--- start of EXTRACTED RECORDS ---
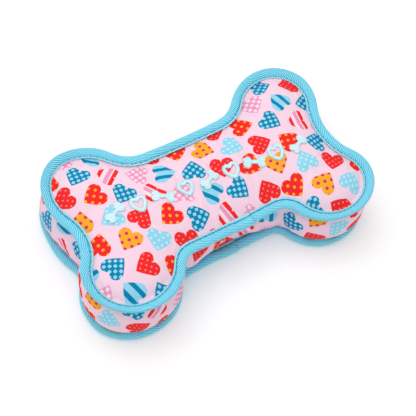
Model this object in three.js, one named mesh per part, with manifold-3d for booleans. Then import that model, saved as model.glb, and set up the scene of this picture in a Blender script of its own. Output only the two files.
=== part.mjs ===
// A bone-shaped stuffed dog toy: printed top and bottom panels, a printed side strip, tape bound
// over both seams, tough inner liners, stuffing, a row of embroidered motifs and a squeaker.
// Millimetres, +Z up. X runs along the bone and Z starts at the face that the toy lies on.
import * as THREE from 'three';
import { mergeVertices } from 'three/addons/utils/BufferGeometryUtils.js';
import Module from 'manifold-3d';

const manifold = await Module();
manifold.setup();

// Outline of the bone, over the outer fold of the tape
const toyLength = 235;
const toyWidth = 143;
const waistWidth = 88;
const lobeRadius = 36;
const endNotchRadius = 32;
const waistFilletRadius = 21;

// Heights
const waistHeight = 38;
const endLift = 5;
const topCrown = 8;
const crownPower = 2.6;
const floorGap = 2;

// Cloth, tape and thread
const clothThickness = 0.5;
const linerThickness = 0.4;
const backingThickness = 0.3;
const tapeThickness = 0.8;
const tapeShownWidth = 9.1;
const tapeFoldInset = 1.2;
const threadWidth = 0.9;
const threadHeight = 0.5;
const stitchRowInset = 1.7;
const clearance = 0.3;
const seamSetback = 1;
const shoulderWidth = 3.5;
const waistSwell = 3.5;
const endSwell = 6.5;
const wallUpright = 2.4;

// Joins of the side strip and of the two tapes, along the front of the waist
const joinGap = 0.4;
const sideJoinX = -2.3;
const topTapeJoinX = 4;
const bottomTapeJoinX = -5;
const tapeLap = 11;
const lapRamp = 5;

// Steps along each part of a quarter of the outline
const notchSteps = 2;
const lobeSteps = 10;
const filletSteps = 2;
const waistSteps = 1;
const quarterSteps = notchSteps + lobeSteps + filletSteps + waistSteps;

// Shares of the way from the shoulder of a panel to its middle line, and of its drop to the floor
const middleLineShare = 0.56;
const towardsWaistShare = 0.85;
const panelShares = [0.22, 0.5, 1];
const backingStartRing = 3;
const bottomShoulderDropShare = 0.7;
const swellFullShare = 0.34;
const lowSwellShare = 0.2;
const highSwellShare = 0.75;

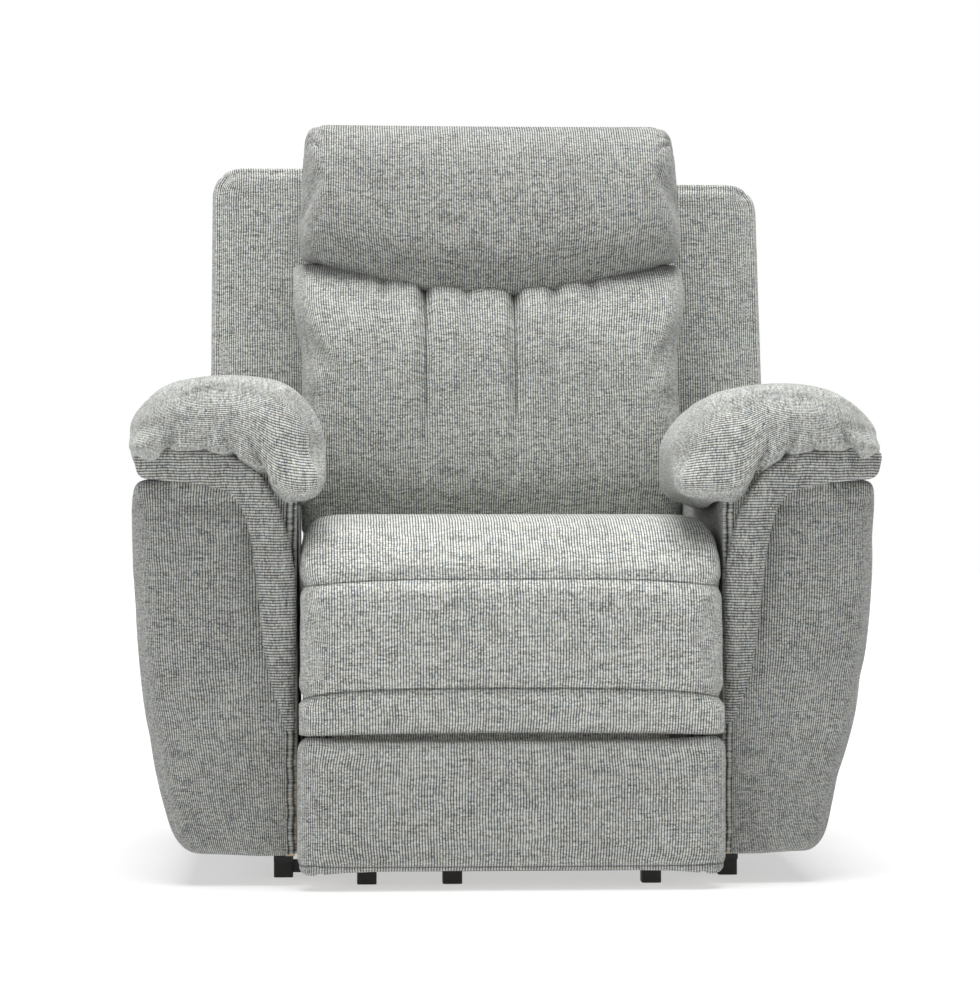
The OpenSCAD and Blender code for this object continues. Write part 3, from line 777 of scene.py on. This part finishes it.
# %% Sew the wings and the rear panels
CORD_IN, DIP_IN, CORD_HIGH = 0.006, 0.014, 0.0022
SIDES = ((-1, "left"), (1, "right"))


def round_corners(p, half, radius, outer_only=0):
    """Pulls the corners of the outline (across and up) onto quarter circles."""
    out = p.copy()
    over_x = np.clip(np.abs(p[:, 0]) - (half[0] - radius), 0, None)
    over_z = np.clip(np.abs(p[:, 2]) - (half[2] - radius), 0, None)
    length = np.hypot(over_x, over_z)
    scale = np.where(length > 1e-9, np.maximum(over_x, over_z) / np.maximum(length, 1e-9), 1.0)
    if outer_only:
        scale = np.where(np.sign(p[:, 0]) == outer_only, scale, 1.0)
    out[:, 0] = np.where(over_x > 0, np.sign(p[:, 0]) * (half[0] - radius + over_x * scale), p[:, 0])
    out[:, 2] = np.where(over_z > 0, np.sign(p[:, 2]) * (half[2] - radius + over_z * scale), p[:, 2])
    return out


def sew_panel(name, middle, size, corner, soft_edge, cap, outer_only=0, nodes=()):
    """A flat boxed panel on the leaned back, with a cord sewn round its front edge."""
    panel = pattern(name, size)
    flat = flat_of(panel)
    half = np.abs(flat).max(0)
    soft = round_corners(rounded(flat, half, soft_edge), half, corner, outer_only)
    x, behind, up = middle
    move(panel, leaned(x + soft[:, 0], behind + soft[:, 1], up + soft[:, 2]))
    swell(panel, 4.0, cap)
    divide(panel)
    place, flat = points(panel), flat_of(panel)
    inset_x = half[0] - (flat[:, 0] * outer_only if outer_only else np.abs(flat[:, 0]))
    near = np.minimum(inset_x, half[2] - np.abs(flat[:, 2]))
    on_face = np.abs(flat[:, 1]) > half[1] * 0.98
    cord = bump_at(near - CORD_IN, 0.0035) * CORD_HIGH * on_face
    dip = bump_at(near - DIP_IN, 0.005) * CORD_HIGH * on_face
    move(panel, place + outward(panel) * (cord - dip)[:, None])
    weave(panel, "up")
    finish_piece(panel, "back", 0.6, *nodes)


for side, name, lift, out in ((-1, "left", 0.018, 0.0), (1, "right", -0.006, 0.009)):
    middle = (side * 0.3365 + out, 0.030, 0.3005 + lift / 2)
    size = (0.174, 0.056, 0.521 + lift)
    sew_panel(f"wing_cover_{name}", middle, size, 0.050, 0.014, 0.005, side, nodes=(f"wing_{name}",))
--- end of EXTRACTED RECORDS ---
--- start of EXTRACTED RECORDS ---
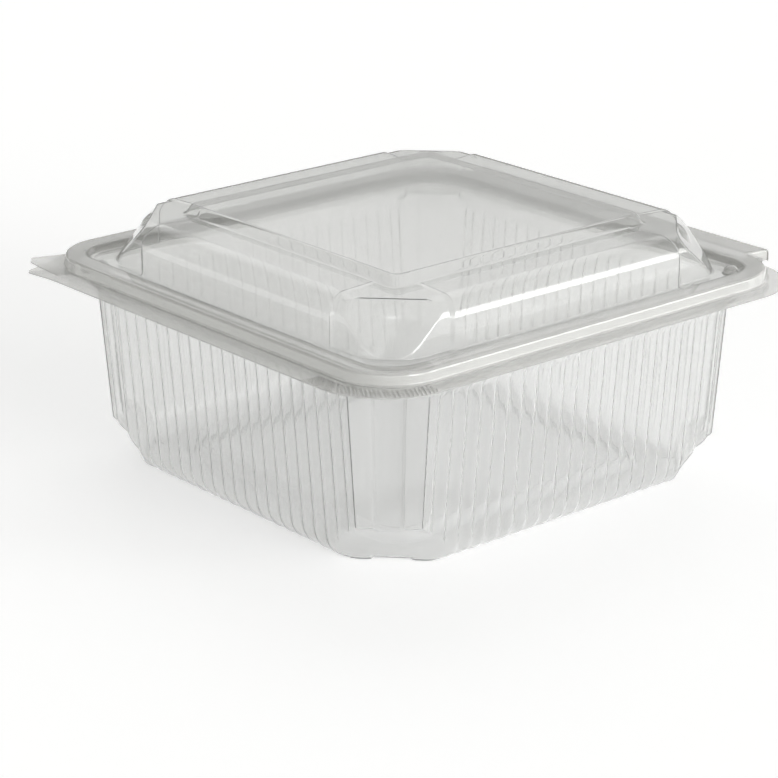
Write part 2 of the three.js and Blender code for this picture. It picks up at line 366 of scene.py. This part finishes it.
--- end of EXTRACTED RECORDS ---
WORK INSTRUCTIONS
Copy out exactly the lines from the one containing "Model this object" to the one containing "const highSwellShare = 0.75;", both ends inclusive.

WRITTEN ANSWER
Model this object in three.js, one named mesh per part, with manifold-3d for booleans. Then import that model, saved as model.glb, and set up the scene of this picture in a Blender script of its own. Output only the two files.
=== part.mjs ===
// A bone-shaped stuffed dog toy: printed top and bottom panels, a printed side strip, tape bound
// over both seams, tough inner liners, stuffing, a row of embroidered motifs and a squeaker.
// Millimetres, +Z up. X runs along the bone and Z starts at the face that the toy lies on.
import * as THREE from 'three';
import { mergeVertices } from 'three/addons/utils/BufferGeometryUtils.js';
import Module from 'manifold-3d';

const manifold = await Module();
manifold.setup();

// Outline of the bone, over the outer fold of the tape
const toyLength = 235;
const toyWidth = 143;
const waistWidth = 88;
const lobeRadius = 36;
const endNotchRadius = 32;
const waistFilletRadius = 21;

// Heights
const waistHeight = 38;
const endLift = 5;
const topCrown = 8;
const crownPower = 2.6;
const floorGap = 2;

// Cloth, tape and thread
const clothThickness = 0.5;
const linerThickness = 0.4;
const backingThickness = 0.3;
const tapeThickness = 0.8;
const tapeShownWidth = 9.1;
const tapeFoldInset = 1.2;
const threadWidth = 0.9;
const threadHeight = 0.5;
const stitchRowInset = 1.7;
const clearance = 0.3;
const seamSetback = 1;
const shoulderWidth = 3.5;
const waistSwell = 3.5;
const endSwell = 6.5;
const wallUpright = 2.4;

// Joins of the side strip and of the two tapes, along the front of the waist
const joinGap = 0.4;
const sideJoinX = -2.3;
const topTapeJoinX = 4;
const bottomTapeJoinX = -5;
const tapeLap = 11;
const lapRamp = 5;

// Steps along each part of a quarter of the outline
const notchSteps = 2;
const lobeSteps = 10;
const filletSteps = 2;
const waistSteps = 1;
const quarterSteps = notchSteps + lobeSteps + filletSteps + waistSteps;

// Shares of the way from the shoulder of a panel to its middle line, and of its drop to the floor
const middleLineShare = 0.56;
const towardsWaistShare = 0.85;
const panelShares = [0.22, 0.5, 1];
const backingStartRing = 3;
const bottomShoulderDropShare = 0.7;
const swellFullShare = 0.34;
const lowSwellShare = 0.2;
const highSwellShare = 0.75;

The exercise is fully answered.